Paris, le 29 novembre 2023
Monsieur le Président de la République,
Ces 2 dernières années ont été particulièrement éprouvantes pour le budget de nombreux ménages. L’inflation alimentaire a atteint plus de 20%, le prix d’un litre de carburant a régulièrement avoisiné voire dépassé les 2€ et celui de l’énergie s’est envolé (+26% en 2023 juste pour l’électricité).
Dans ce contexte où des millions de consommateurs en sont à faire de l’alimentation la seule variable possible d’ajustement d’un budget devenu insuffisant y compris pour assurer leurs dépenses les plus contraintes, certaines entreprises enregistrent des profits records, qualifiés « d’excessifs » y compris par Benoît Cœuré. En effet, selon le Président de l’Autorité de la concurrence, les 2/3 de l’inflation, dans la zone euro, seraient le fait des entreprises…Les institutions financières telles que le Fonds Monétaire international (FMI) et la Banque centrale européenne dressent le même constat : les prix de l’alimentation, en particulier, augmentent bien au-delà de ce que leurs coûts de production l’exigent.

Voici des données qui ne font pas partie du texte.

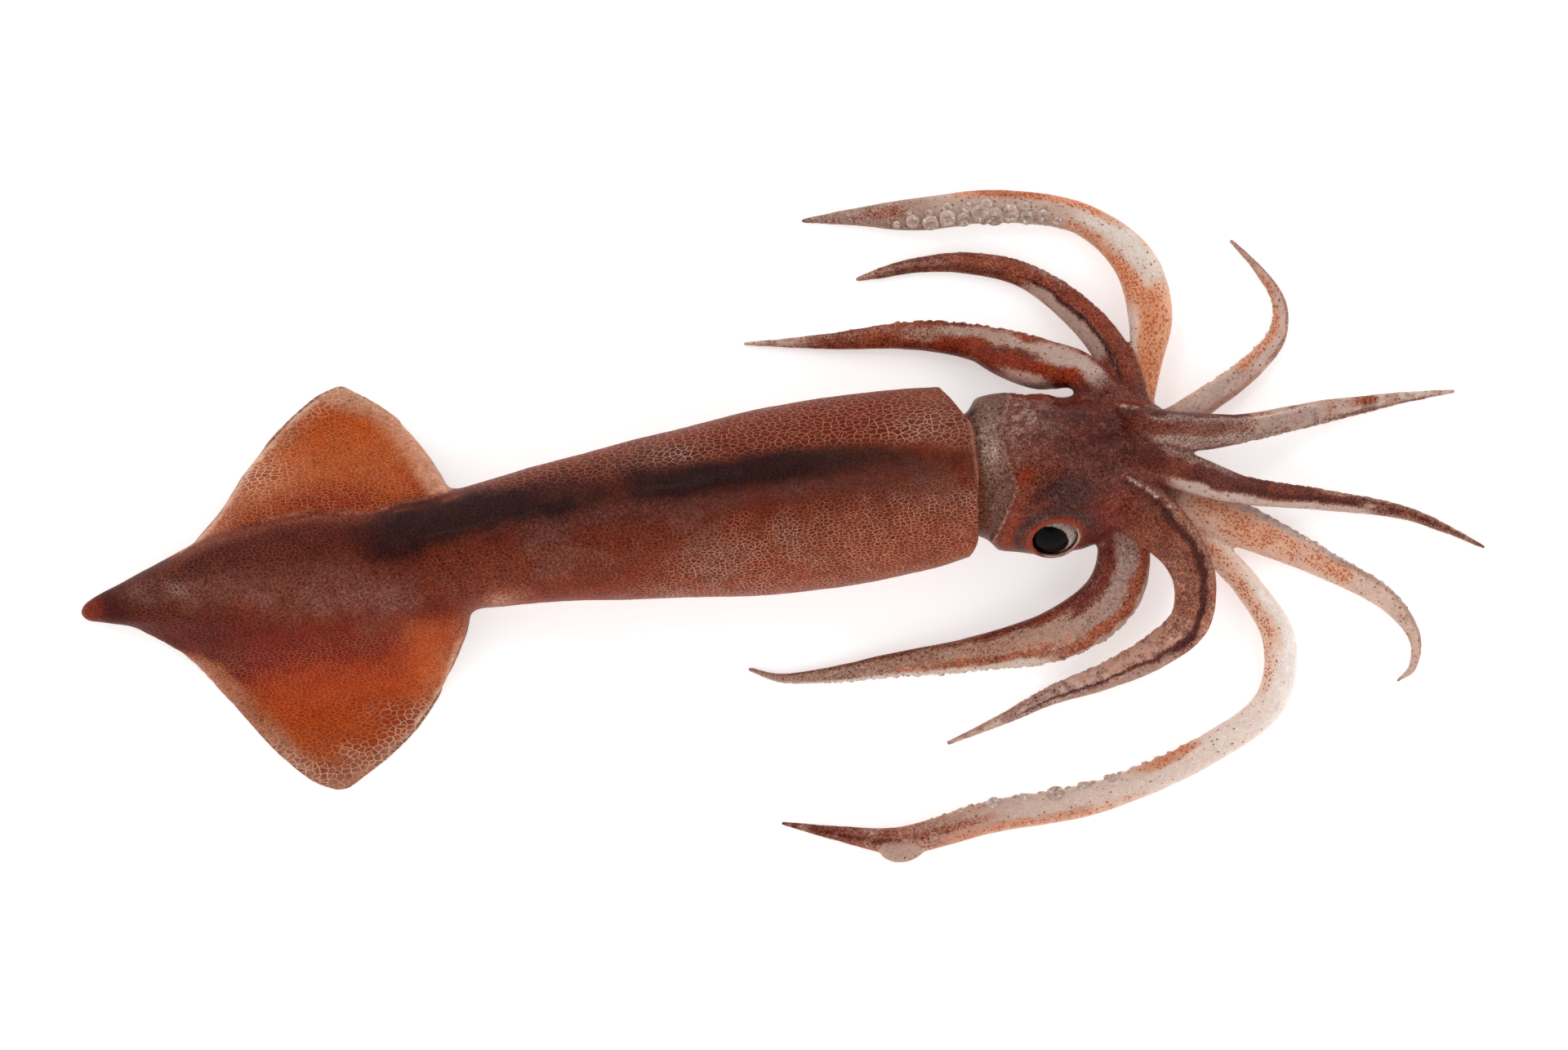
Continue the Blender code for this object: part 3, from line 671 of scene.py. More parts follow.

Comment tolérer qu’en France, au 21ème Siècle, face à cette flambée organisée des prix, près d’un Français sur trois (29 %) déclare devoir sauter un repas par manque d’argent et 43 % (55 % en milieu rural) affirment avoir déjà renoncé à acheter des aliments et produits alimentaires, faute de moyens ?
Nos 4 associations, au-delà d’avoir dénoncé cet état de fait par le biais de plusieurs études, toutes concordantes, proposent des solutions urgentes qui s’inscrivent dans la droite lignée de vos propres engagements : « Personne ne doit profiter de cette crise ».
Conformément à ces propos que vous avez vous-même tenus lors d’une interview télévisée du 24 septembre 2023, votre gouvernement n’a déjà que trop tardé à « mettre en place - et vous deviez y veiller personnellement - un accord sur la modération des marges dans tout le secteur [alimentaire] ».
Cette posture, qui engage l’Etat à protéger les consommateurs de pratiques abusives a été confirmée le 27 septembre suivant par le ministre de l’économie affirmant : « Nous veillerons, c’est ce qu’a demandé le Président de la République, à ce que les marges soient raisonnables. (...) C’est le rôle de l’Etat de garantir l’ordre public, économique, qu’il n’y a pas de profits qui soient excessifs, de rentes faites par certains et que l’argent soit rendu aux consommateurs. »
Devant les constats factuels, tirés des bilans financiers des géants de l’industrie agroalimentaire d’une part, et des résultats de la grande distribution d’autre part, qu’attendez-vous alors pour agir ?
Face à l’urgence de l’inflation incontrôlée et de la précarité alimentaire grandissante, nous vous enjoignons par cette lettre ouverte à faire toute la lumière sur la construction des prix alimentaires et mettre fin au plus vite aux marges excessives, qui sont dévastatrices tant pour les consommateurs que pour nos producteurs. Foodwatch, Familles Rurales, l’UFC-Que Choisir et la CLCV exigent :
- L’obligation de transparence totale et immédiate sur les marges nettes par produits réalisées par les géants de l’industrie agroalimentaire et de la grande distribution ;
- Des mesures concrètes pour rendre impossibles les marges excessives sur les produits alimentaires essentiels, sains et durables, tant par les industriels que par la grande distribution - à commencer par ceux recommandés par le Programme National Nutrition Santé (PNNS), comme les produits bruts, les fruits et légumes, les légumineuses et les produits céréaliers, notamment issus de culture bio ;
- La suppression de la marge minimale garantie de 10 % pour la grande distribution (Seuil de Revente à Perte).
Nos associations lancent parallèlement une pétition, pour que les Françaises et Français puissent se mobiliser collectivement et soutenir massivement ces demandes.
La France demeure l’une des plus grandes puissances mondiales, il est nous semble-t-il du devoir de nos dirigeants d’exercer leur responsabilité en rendant à des millions de familles leur dignité. L’accès à une alimentation choisie, saine et durable ne doit plus constituer un luxe pour certains d’entre nous mais redevenir une réalité pour toutes et tous.
Comptant sur votre action et dans l’attente de votre réponse, nous vous prions d’agréer, Monsieur Le Président de la République l’expression de notre très haute considération.